You end a paragraph in an exclamatory fashion stating that the director is also the set and costume designer. The stylized set has a thematic colour scheme in red, black and white, complete with an Italian red leather L shaped lounge, a ghost chair, and two original Australian art works. The costumes are in keeping with the thematic scheme, the men stylish in black and white diner suits and Lillian’s gown is ablaze with Swarovski crystals enough to blind, however you choose not to engage in any discourse on the set nor the costumes.
As a NIDA graduate, an actor and a drama teacher in the Australian profession, I fail to see why it is necessary for you to be scathing about a production, when you ignore areas of Postnuptial’s and your tone is unnecessarily derogatory. It is unfortunate that you fail to observe any of the writer’s concerns in the play nor reflect upon them, preferring to label Postnuptial’s as “…a bad, bad play!”... A term better suited to a naughty child or a little pig in a nursery rhyme!
Ultimately David Earle is speaking of unconditional love.
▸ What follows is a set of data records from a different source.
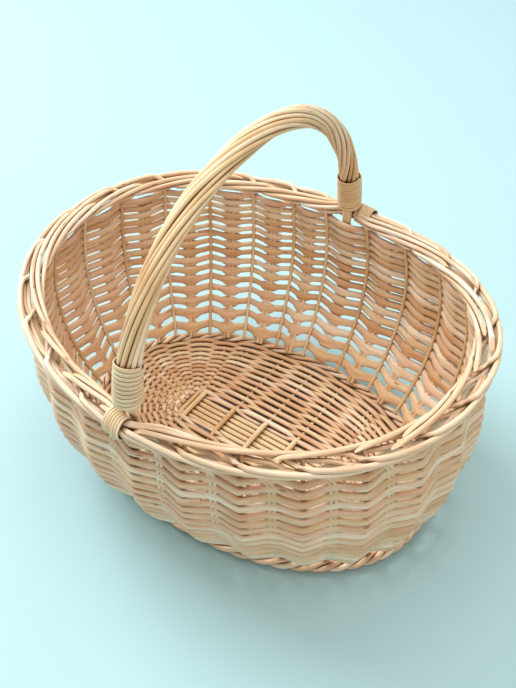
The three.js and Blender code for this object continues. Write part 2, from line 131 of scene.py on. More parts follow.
# Handle
ARCH_RISE = 0.145
ARCH_HALF_WIDTH = 0.151
ARCH_EXPONENT = 2.08
FRONT_WRAP_LIFT = 0.014
BACK_WRAP_LIFT = 0.003
HANDLE_RODS = 12
HANDLE_ROD_RADIUS = 0.00176
HANDLE_ROD_CIRCLE = 0.0148
HANDLE_TWIST_TURNS = 1.6
BOW_WIDTH = 0.0104
LEG_WIDTH = 0.0086
LEG_THICKNESS = 0.0042
NECK_WIDTH = 0.0092
NECK_THICKNESS = 0.0056
NECK_DROP = 0.0015
FRONT_LEG_OFFSET = -0.0018
BACK_LEG_OFFSET = 0.0010
LEG_FOOT_HEIGHT = 0.060

# Bindings of split cane
CANE_THICKNESS = 0.0012
COLLAR_RADIUS = 0.0104
COLLAR_TURNS = 9
COLLAR_PITCH = 0.0034
COLLAR_CANE_WIDTH = 0.0031
LASHING_STRANDS = 7
LASHING_CANE_WIDTH = 0.0022
LASHING_PITCH = 0.00238
FRONT_LASHING_MIDDLE = -0.0069
BACK_LASHING_MIDDLE = 0.0148

MM = 0.001
WANDER_GAIN = 1.6
rim_half_length = RIM_LENGTH / 2 - RIM_LINE_INSET
rim_half_width = RIM_WIDTH / 2 - RIM_LINE_INSET


def sign(value):
    return math.copysign(1.0, value)


def mix(a, b, share):
    return a + (b - a) * share


def ease(share):
    share = min(max(share, 0.0), 1.0)
    return share * share * (3 - 2 * share)


def between(places, value):
    """Reads a value off a list of (place, value) pairs, straight from one to the next."""
    for (first, low), (second, high) in zip(places, places[1:]):
        if value <= second:
            return mix(low, high, (value - first) / (second - first))
    return places[-1][1]


def wander(*numbers):
    """A smooth change between about -1 and 1, the same on each run."""
    padded = (list(numbers) + [0.0, 0.0])[:3]
    return WANDER_GAIN * noise.noise(Vector(padded))


# Plan outline: a superellipse with its outward normal

def oval_point(half_length, half_width, angle, exponent=OVAL_EXPONENT):
    c, s = math.cos(angle), math.sin(angle)
    power = 2 / exponent
    return Vector((
        sign(c) * half_length * abs(c) ** power,
        sign(s) * half_width * abs(s) ** power,
        0.0,
    ))


def oval_normal(half_length, half_width, angle):
    p = oval_point(half_length, half_width, angle)
    power = OVAL_EXPONENT - 1
    return Vector((
        sign(p.x) * abs(p.x / half_length) ** power / half_length,
        sign(p.y) * abs(p.y / half_width) ** power / half_width,
        0.0,
    )).normalized()


# Angles at even steps of length round the rim line, from the front of the basket
FINE_STEPS = 2880
fine_angles = [-math.pi / 2 + i / FINE_STEPS * 2 * math.pi for i in range(FINE_STEPS + 1)]
fine_lengths = [0.0]
for first_angle, second_angle in zip(fine_angles, fine_angles[1:]):
    first_point = oval_point(rim_half_length, rim_half_width, first_angle)
    second_point = oval_point(rim_half_length, rim_half_width, second_angle)
    fine_lengths.append(fine_lengths[-1] + (second_point - first_point).length)
rim_perimeter = fine_lengths[-1]


def angle_at_length(length):
    wanted = length % rim_perimeter
    i = max(bisect_left(fine_lengths, wanted), 1)
    share = (wanted - fine_lengths[i - 1]) / (fine_lengths[i] - fine_lengths[i - 1])
    return mix(fine_angles[i - 1], fine_angles[i], share)


def ridge_length(ridge):
    """Length round the rim at a whole ridge: even as far as the back leg, a little closer after it."""
    first_crowded = BACK_LEG_VALLEY + 1
    share = max(ridge - first_crowded, 0) / (STAKES - first_crowded)
    shift = STAKE_CROWDING * math.sin(math.pi * share ** CROWDING_EXPONENT)
    return ridge / STAKES * rim_perimeter - shift


def angle_at(ridges):
    """Angle on the rim line at a number of ridges from the front. Valleys lie halfway between them."""
    ridges = ridges % STAKES
    ridge = math.floor(ridges)
    return angle_at_length(mix(ridge_length(ridge), ridge_length(ridge + 1), ridges - ridge))


def ridge_distance(ridges):
    """Distance to the nearest ridge, from 0 on it to 0.5 in a valley."""
    return abs((ridges + 0.5) % 1.0 - 0.5)


def rim_top(x):
    return RIM_HEIGHT + RIM_END_RISE * abs(2 * x / RIM_LENGTH) ** RIM_RISE_EXPONENT


def wall_top(x):
    return rim_top(x) - 2 * BORDER_HALF_HEIGHT - WALL_TOP_GAP


def wall_frame(angle, level, offset):
    """A point of the wall and the direction outwards. Its offset is from the middle of the weave."""
    taper = max(1 - level, 0.0) ** WALL_TAPER_EXPONENT
    belly = WALL_BELLY * 4 * level * (1 - level)
    half_length = rim_half_length - (rim_half_length - BASE_LENGTH / 2) * taper + belly
    half_width = rim_half_width - (rim_half_width - BASE_WIDTH / 2) * taper + belly
    p = oval_point(half_length, half_width, angle)
    outward = oval_normal(half_length, half_width, angle)
    place = p + outward * (offset - WALL_REACH)
    place.z = WALL_FOOT + level * (wall_top(p.x) - WALL_FOOT)
    return place, outward


def wall_point(angle, level, offset):
    return wall_frame(angle, level, offset)[0]


# Rods: a section is swept along a path, ring by ring

CUT_ROUNDING = 0.1
SLANT_FADE_A_RING = 0.5
GRAIN_STEP_A_ROD = 0.713


def section_points(width, thickness, sides, squareness):
    """Points of a rod's section, sideways and outwards. Squareness 1 is round, and 0.5 nearly flat."""
    points = []
    for j in range(sides):
        angle = (j + 0.5) / sides * 2 * math.pi
        c, s = math.cos(angle), math.sin(angle)
        sideways = sign(c) * width / 2 * abs(c) ** squareness
        outwards = sign(s) * thickness / 2 * abs(s) ** squareness
        points.append((sideways, outwards))
    return points


def path_frames(points, outwards):
    """Run, sideways and outward at each point. Without outwards, the section turns as little as it can."""
    frames = []
    carried = None
    for i in range(len(points)):
        run = (points[min(i + 1, len(points) - 1)] - points[max(i - 1, 0)]).normalized()
        if outwards:
            reference = outwards[i]
        elif carried is None:
            reference = Vector((0, 0, 1)) if abs(run.z) < 0.8 else Vector((1, 0, 0))
        else:
            reference = carried
        sideways = run.cross(reference).normalized()
        outward = sideways.cross(run).normalized()
        carried = outward
        frames.append((run, sideways, outward))
    return frames


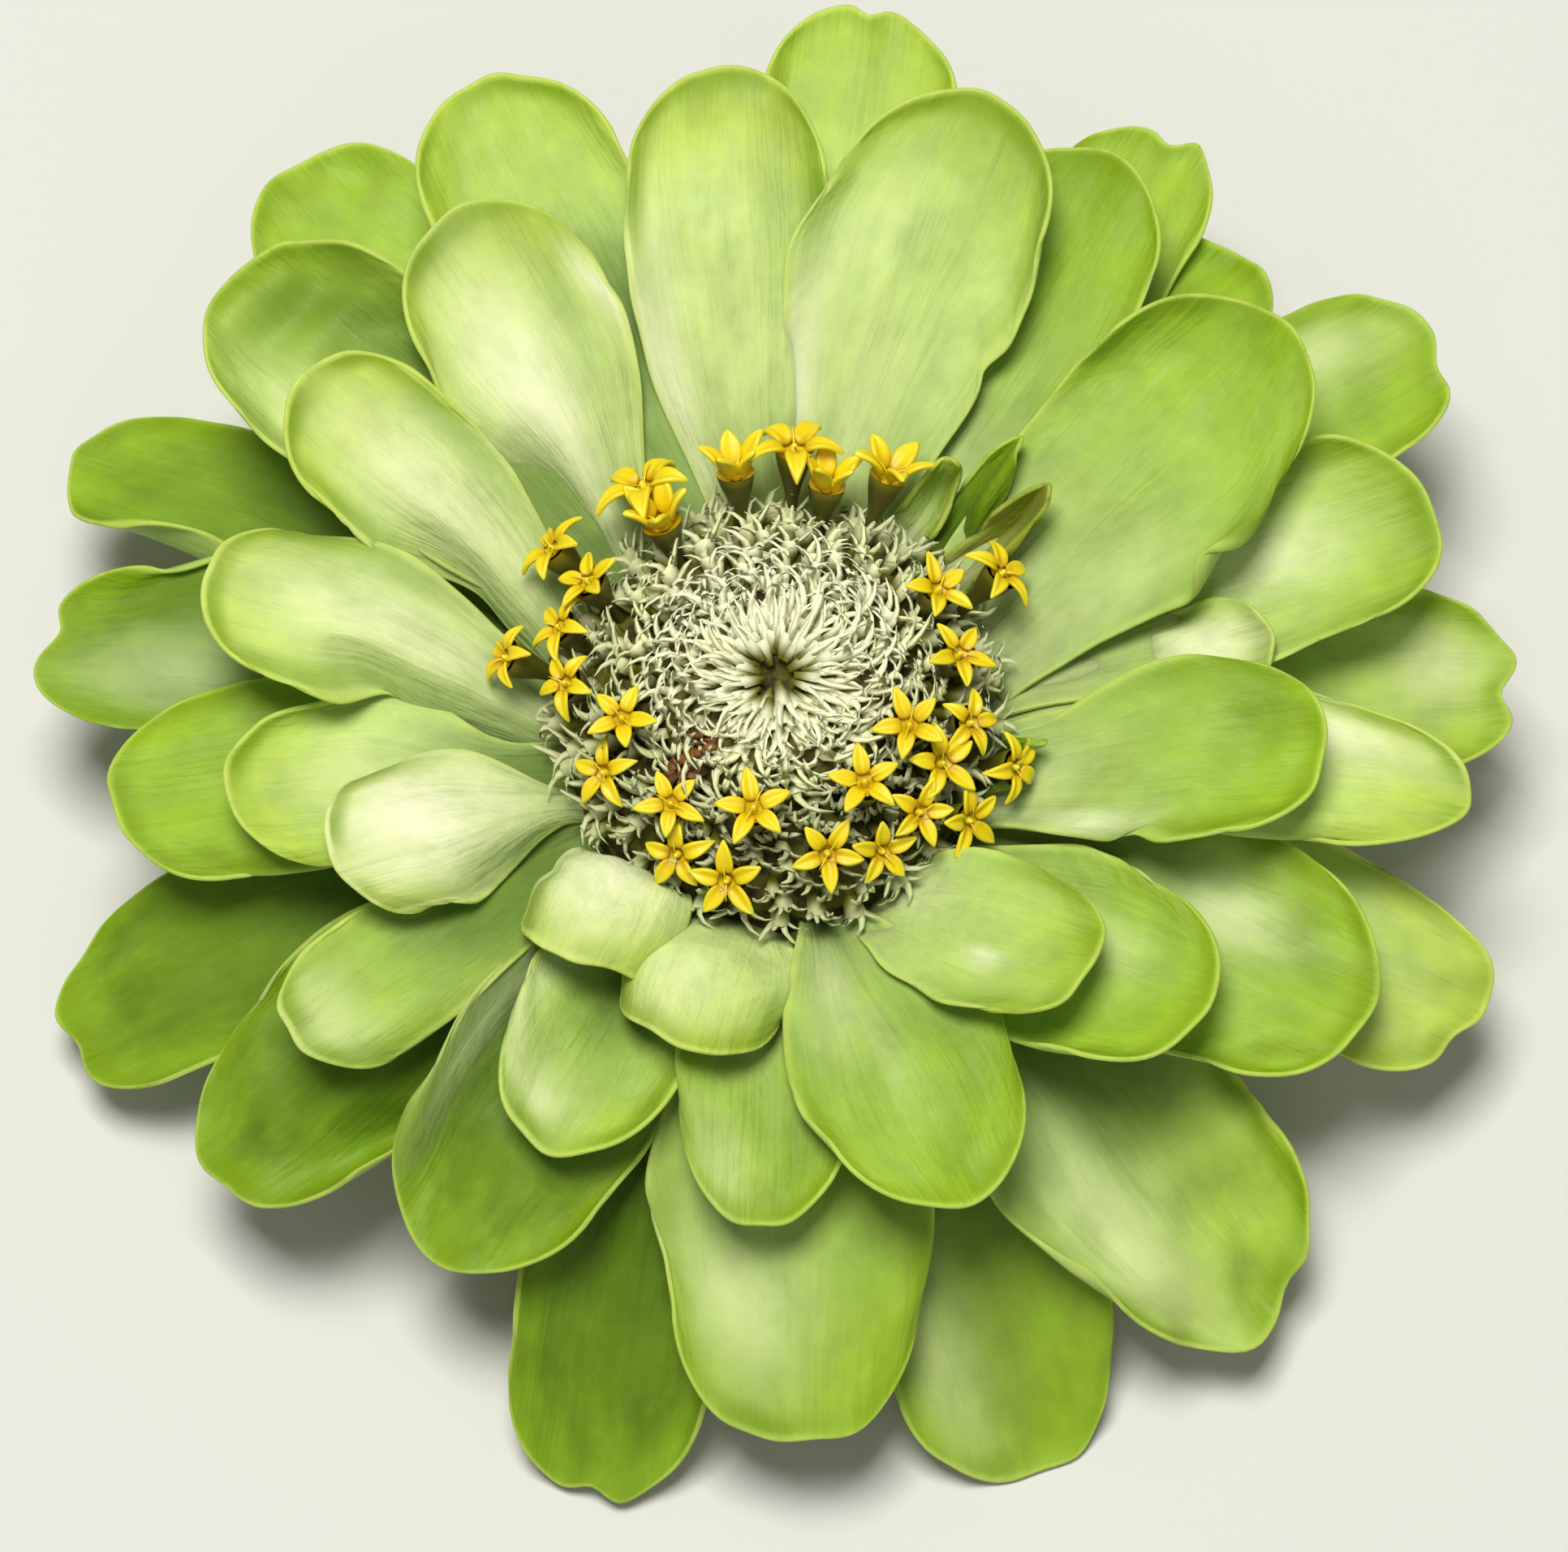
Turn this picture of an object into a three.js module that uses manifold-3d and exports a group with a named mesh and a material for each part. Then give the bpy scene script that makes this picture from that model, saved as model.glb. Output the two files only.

Not your cup of char! Well Kevin, many human beings in our society today are in their own small way trying to come to terms with this area of life that so often eludes us.
Uneven, self serving and at times mean! By the way the play I mentioned at the New Theatre was Queen Christina which you directed, and I have very fond memories of!!

Michael Harrs
Director, Costume and Set designer

Kevin Jackson said...

Dear Michael,
I am in sympathy with all of the ideas that you feel this play embraces.That those ideas do not arrive as clearly as your note to me makes them in the performance might make the production at fault (or I?) I have empathy too for the real life struggles of many of the gay community and are impatient, like you, with the rest of society in its attitudes and responses to that minority.
What I am talking about is the lack of success of both the writer and this particular production in bringing that sufficiently to the fore on the stage in the theatre.
The aspiration of anotherbrightidea is that of 'angels', undoubtedly, and one does not set out to create 'bad' work, but the result, in my experience, in the Parade Playhouse last week,fell far short of delivering on all of those.
You and your company can estimate from the experience of the rehearsals and production whether you have the performance you set out to give us.
I feel, as well, that I am not the only member of the audience, at my visit, that was disappointed. I hope you and your company are not. The effort to create at all is enormous but unpredictable in its outcomes. One can only honestly work as best as possible to achieve it.
My response was my honest response never setting out to be mean but, honest.

Unknown said...


Thank you Kevin

The character Gloria Haney states clearly that ..."He is our son, we should love him no matter." I fail to see how that could be made clearer. Lillian also states... "I can't change the way I was raised'

And of the stylised set and costumes, no mention.
You end a paragraph in an exclamatory fashion stating that the director is also the set and costume designer. The stylized set has a thematic colour scheme in red, black and white, complete with an Italian red leather L shaped lounge, a ghost chair, and two original Australian art works. The costumes are in keeping with the thematic scheme, the men stylish in black and white diner suits and Lillian’s gown is ablaze with Swarovski crystals enough to blind, however you choose not to engage in any discourse on the set nor the costumes.